== EXERCISE GOAL ==
Count how many lines contain "three" and reply with that number only.

--- begin ---

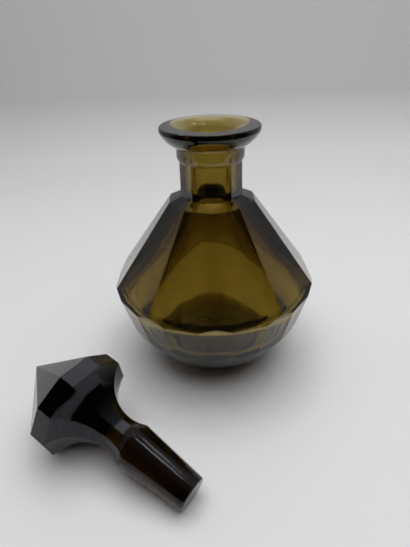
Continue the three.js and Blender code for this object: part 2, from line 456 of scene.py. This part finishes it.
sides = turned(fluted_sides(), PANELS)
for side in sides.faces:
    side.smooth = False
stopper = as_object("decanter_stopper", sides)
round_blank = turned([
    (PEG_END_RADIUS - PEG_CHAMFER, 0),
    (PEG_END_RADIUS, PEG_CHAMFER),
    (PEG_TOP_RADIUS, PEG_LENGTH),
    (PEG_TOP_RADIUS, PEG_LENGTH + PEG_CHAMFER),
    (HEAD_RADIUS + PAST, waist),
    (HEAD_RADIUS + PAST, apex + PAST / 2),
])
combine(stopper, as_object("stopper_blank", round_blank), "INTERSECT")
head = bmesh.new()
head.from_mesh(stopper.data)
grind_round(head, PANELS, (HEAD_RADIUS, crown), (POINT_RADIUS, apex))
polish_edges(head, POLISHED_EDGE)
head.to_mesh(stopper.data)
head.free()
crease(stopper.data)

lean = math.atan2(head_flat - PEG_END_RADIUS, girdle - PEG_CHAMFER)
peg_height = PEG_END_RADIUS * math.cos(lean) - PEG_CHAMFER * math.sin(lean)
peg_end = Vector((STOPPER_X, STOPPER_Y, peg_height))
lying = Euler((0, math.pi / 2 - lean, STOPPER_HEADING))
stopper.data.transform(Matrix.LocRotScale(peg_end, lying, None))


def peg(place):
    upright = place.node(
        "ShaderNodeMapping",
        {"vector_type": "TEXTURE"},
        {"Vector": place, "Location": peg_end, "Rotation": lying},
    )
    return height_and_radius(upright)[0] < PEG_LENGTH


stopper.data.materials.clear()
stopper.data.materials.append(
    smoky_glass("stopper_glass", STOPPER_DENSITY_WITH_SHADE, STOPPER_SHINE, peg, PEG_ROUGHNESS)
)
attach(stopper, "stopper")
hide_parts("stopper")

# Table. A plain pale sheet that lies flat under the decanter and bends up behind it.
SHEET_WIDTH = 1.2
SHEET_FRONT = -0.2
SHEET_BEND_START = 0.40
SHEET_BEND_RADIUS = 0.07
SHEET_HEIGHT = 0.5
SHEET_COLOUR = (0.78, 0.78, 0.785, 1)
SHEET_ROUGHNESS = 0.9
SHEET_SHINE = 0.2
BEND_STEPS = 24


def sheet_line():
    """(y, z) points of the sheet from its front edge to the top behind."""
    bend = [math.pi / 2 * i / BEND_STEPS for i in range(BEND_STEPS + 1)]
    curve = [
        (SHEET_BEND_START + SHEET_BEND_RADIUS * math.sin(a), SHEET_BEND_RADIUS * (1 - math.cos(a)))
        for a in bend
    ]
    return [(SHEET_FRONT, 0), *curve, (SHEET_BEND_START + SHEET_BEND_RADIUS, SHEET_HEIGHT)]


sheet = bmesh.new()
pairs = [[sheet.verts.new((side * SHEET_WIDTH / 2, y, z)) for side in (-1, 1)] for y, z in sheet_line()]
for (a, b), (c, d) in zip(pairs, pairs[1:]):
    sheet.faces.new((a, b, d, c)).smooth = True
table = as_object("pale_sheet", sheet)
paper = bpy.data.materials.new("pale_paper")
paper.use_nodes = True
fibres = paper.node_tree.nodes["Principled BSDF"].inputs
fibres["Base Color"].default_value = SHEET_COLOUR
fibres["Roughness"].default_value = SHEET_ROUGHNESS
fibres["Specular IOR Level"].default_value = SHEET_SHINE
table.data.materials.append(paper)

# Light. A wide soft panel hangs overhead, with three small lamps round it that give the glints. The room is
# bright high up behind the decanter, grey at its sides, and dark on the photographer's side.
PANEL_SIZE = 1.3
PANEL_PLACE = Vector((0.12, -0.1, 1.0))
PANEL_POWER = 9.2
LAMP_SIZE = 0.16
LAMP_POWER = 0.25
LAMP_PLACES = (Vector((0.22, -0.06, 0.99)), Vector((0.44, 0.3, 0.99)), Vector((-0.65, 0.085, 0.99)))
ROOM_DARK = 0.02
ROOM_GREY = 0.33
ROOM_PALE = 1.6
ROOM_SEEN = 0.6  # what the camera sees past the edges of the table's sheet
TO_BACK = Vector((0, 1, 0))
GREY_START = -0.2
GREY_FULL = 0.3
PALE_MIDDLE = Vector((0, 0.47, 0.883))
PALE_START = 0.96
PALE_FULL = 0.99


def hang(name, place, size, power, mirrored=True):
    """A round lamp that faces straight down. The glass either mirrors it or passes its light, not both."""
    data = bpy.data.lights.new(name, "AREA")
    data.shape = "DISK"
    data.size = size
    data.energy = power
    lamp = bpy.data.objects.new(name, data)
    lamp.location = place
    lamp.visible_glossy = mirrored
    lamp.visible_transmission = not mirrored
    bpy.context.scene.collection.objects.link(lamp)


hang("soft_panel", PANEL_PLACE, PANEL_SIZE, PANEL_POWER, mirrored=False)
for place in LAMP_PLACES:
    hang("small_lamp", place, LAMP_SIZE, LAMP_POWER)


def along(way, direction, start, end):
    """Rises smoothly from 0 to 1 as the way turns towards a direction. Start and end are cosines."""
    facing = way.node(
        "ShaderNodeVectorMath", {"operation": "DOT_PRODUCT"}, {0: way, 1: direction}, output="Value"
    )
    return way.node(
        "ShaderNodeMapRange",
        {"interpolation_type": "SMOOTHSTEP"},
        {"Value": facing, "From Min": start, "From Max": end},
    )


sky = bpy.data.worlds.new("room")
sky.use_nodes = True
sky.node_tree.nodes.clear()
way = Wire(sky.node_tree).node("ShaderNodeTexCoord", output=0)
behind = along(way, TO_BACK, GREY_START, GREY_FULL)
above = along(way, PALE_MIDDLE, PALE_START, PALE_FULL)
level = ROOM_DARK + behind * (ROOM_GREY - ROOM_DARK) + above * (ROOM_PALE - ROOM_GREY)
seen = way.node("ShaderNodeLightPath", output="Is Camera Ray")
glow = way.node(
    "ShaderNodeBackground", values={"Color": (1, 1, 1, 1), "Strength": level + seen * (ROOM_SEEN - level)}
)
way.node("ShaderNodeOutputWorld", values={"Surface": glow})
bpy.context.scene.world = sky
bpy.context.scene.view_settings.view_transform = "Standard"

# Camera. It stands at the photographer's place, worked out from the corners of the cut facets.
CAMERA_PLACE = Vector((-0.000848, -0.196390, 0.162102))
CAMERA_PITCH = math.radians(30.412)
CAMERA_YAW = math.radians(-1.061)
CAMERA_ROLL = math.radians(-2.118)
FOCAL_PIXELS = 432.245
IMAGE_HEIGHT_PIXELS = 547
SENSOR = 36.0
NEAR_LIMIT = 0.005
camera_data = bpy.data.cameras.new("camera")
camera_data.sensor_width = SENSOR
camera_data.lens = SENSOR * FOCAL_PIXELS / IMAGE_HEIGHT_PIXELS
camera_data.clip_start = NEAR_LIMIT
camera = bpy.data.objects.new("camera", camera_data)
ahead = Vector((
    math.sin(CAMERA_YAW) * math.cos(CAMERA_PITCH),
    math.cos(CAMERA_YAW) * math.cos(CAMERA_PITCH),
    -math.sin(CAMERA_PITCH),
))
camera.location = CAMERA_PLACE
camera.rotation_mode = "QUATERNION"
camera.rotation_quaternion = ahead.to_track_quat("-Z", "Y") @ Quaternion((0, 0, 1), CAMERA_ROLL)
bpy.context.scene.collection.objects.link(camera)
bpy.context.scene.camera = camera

--- end ---

== WRITTEN ANSWER ==
2